Large-scale systems comprising one-dimensional chains and two-dimensional arrays of excited atoms held in a programmable optical lattice are a powerful platform with which to simulate emergent phenomena. Bluvstein et al. built an array of up to 200 Rydberg atoms and subjected the system to periodic excitation. Under such driven excitation, they found that the array of atoms stabilized, freezing periodically into what looked like time crystals. Understanding and controlling the dynamic interactions in quantum many-body systems lies at the heart of contemporary condensed matter physics and the exotic phenomena that can occur.

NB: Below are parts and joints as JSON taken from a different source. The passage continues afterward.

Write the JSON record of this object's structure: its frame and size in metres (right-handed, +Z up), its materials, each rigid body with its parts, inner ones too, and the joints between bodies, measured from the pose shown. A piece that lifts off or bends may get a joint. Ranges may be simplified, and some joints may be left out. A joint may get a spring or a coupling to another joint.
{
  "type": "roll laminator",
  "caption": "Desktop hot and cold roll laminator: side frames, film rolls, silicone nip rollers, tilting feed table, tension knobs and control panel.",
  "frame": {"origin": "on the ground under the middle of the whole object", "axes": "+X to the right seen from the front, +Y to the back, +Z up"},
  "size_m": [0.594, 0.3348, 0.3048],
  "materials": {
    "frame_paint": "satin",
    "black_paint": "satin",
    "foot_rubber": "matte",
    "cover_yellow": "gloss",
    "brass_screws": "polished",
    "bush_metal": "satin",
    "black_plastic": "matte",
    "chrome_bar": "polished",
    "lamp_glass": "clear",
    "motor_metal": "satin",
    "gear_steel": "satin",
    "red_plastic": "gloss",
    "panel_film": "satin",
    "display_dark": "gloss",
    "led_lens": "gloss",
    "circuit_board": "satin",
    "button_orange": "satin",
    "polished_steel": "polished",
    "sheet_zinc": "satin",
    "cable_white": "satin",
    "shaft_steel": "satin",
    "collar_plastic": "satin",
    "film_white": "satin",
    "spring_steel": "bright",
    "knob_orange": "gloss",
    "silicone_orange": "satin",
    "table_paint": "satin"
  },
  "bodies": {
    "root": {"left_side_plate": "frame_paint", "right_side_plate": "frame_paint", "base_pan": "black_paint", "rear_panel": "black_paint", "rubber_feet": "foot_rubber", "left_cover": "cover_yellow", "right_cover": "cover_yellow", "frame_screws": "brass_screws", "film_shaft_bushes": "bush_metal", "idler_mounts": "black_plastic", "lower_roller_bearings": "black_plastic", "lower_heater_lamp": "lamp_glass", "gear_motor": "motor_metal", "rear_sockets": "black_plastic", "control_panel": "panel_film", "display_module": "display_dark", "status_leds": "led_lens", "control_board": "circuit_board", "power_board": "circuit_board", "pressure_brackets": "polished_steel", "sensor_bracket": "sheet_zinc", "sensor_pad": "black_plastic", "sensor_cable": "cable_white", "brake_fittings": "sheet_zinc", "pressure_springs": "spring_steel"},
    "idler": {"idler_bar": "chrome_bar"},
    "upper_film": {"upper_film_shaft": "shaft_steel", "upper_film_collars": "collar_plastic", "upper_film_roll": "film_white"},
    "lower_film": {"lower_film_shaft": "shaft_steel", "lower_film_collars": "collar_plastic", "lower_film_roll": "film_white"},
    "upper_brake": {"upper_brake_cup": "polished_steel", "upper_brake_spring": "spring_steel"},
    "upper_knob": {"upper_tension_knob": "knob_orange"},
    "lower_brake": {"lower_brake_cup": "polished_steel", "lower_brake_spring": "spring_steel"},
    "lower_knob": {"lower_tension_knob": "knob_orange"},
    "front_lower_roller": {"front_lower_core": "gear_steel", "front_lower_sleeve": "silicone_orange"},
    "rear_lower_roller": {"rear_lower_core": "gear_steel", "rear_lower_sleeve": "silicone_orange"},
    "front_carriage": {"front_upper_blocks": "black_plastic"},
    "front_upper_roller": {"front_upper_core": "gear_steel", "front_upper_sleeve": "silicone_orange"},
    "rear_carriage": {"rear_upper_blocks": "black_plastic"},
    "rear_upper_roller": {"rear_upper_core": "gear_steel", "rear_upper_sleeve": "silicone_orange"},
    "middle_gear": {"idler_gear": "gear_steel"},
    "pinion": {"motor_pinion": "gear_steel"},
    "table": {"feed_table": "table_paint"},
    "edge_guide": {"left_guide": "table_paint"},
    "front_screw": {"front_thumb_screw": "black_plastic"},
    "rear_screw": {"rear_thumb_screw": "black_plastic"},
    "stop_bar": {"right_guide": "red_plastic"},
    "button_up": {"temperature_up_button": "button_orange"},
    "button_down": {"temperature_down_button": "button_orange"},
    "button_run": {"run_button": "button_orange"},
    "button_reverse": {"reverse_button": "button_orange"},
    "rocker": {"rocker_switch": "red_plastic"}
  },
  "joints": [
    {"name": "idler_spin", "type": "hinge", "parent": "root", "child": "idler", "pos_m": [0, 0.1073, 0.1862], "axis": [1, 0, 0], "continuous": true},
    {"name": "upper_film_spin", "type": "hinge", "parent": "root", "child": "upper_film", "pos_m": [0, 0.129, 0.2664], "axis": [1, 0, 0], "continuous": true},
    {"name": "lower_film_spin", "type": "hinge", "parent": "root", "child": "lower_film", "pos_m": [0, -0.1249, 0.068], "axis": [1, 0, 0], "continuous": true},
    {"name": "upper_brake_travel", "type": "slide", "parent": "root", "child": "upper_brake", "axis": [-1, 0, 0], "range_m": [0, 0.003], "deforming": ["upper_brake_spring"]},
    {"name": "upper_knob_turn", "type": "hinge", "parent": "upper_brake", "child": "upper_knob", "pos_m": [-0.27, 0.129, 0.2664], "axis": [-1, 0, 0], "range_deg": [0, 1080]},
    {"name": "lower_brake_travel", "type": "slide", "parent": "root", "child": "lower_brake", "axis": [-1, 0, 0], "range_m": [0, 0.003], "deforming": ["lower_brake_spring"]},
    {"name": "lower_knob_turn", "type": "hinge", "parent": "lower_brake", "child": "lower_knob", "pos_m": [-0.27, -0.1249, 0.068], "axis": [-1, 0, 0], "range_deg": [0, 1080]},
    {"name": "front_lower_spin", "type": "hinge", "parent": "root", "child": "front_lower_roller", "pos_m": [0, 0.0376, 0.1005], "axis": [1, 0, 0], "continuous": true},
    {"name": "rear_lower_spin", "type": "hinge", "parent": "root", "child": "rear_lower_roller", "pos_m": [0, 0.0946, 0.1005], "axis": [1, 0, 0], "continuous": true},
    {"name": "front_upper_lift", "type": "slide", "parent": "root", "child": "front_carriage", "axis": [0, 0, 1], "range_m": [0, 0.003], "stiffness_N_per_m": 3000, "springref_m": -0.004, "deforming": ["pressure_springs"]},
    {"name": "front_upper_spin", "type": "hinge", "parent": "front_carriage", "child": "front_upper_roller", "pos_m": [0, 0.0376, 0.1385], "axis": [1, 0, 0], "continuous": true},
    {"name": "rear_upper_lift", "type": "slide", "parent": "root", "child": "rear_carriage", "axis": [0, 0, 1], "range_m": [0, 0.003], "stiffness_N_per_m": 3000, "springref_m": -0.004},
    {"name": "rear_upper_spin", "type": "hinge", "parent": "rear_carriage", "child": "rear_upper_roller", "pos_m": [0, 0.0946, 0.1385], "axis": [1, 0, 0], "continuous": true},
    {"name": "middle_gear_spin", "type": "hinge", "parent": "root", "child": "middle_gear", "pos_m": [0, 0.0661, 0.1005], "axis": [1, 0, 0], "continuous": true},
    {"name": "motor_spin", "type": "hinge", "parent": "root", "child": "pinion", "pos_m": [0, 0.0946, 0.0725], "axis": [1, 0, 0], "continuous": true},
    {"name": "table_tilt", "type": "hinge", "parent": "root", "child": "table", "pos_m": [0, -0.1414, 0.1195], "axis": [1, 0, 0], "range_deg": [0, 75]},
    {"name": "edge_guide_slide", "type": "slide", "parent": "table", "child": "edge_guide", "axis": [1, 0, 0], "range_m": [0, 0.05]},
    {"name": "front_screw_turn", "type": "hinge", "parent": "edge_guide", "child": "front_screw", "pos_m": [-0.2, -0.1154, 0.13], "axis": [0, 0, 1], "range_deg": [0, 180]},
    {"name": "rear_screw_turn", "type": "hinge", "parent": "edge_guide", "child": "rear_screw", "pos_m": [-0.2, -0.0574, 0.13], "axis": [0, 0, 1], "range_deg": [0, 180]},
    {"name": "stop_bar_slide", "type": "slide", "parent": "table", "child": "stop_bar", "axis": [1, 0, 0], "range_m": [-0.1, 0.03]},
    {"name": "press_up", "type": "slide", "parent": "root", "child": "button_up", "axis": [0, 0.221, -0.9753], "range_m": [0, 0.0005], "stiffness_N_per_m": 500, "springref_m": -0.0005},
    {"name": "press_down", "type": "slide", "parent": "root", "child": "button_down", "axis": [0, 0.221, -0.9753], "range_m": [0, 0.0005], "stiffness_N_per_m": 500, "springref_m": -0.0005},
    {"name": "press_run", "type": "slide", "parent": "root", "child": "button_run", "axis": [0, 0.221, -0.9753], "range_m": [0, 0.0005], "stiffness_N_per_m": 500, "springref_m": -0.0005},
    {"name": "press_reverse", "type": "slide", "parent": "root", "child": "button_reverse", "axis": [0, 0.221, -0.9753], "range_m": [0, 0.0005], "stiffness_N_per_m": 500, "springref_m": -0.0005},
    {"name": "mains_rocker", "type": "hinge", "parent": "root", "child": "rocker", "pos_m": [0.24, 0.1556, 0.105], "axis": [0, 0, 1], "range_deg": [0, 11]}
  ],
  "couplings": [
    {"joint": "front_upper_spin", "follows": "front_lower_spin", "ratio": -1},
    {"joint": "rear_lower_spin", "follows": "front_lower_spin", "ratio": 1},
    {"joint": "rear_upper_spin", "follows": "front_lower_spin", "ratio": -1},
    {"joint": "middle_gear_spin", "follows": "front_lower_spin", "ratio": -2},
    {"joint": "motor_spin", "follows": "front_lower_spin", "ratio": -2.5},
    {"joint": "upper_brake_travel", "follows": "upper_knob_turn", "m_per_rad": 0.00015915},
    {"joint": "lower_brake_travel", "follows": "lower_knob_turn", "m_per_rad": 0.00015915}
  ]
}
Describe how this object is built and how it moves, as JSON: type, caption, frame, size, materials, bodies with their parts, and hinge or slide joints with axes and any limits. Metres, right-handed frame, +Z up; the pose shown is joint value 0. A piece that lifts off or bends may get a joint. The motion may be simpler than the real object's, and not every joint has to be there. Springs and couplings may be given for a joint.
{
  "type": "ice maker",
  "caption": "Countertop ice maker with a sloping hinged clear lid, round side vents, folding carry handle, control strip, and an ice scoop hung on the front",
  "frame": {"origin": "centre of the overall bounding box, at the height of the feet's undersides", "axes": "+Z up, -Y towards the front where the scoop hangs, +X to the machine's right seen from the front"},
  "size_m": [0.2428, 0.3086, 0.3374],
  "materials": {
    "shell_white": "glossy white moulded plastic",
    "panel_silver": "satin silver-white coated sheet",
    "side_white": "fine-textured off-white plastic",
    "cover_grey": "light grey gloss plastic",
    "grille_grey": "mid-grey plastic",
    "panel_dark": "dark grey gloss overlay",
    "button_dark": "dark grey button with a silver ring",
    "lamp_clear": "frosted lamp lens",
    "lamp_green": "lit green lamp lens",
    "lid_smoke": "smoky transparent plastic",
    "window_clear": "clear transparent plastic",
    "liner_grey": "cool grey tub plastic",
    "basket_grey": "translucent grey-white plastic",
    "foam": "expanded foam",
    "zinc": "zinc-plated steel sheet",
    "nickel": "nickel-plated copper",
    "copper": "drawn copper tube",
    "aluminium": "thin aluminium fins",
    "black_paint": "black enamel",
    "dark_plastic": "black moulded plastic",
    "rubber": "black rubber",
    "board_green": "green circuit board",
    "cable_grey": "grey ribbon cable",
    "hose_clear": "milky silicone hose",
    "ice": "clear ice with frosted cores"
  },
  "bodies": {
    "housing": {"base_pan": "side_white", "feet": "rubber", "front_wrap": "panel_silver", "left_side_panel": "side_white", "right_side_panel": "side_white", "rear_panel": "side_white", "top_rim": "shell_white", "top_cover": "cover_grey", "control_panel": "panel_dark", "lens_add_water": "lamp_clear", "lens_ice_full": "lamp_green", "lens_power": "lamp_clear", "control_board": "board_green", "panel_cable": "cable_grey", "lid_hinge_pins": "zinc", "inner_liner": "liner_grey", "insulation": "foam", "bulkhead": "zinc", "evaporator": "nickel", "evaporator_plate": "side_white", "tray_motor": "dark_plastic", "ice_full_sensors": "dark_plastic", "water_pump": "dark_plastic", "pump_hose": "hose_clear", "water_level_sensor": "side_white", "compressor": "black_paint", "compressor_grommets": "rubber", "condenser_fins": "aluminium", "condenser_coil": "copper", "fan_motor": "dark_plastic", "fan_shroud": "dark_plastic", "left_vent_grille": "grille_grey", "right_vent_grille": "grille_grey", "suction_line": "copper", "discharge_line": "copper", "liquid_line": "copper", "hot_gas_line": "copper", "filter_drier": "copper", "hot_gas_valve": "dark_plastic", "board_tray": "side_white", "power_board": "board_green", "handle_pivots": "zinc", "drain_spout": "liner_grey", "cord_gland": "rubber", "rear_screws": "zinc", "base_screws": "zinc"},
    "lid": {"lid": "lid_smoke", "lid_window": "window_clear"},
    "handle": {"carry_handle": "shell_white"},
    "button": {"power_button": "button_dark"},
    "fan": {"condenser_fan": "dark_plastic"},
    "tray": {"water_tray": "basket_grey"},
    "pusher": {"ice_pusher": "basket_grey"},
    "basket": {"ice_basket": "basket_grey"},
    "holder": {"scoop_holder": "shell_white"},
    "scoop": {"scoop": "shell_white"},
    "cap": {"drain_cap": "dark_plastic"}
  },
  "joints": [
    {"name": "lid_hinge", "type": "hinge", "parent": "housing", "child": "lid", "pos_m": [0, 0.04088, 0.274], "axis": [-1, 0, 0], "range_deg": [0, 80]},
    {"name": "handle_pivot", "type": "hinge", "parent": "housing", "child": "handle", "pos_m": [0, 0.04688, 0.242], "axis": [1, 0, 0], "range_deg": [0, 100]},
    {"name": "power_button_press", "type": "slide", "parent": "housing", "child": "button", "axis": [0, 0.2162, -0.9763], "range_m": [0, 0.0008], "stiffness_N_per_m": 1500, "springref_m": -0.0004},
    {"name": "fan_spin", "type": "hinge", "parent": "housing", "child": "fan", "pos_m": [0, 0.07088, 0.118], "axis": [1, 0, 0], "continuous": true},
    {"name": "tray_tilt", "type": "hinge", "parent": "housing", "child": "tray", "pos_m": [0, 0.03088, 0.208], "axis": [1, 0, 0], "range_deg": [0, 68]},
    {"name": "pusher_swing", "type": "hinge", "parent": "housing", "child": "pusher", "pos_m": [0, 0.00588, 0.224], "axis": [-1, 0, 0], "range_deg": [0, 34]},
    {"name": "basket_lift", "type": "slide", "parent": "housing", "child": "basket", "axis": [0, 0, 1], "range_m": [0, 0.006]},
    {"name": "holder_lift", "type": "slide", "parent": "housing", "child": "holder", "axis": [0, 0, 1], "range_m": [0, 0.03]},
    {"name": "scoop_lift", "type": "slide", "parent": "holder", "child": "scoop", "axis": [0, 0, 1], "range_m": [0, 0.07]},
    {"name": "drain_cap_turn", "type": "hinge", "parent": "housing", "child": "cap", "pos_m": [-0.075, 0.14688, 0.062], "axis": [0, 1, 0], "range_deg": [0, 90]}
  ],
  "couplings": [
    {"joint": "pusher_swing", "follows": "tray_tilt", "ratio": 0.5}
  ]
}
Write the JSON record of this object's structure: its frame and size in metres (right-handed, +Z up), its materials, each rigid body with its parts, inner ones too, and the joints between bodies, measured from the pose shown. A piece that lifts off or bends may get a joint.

Science, this issue p. 1355


The control of nonequilibrium quantum dynamics in many-body systems is challenging because interactions typically lead to thermalization and a chaotic spreading throughout Hilbert space. We investigate nonequilibrium dynamics after rapid quenches in a many-body system composed of 3 to 200 strongly interacting qubits in one and two spatial dimensions. Using a programmable quantum simulator based on Rydberg atom arrays, we show that coherent revivals associated with so-called quantum many-body scars can be stabilized by periodic driving, which generates a robust subharmonic response akin to discrete time-crystalline order. We map Hilbert space dynamics, geometry dependence, phase diagrams, and system-size dependence of this emergent phenomenon, demonstrating new ways to steer complex dynamics in many-body systems and enabling potential applications in quantum information science.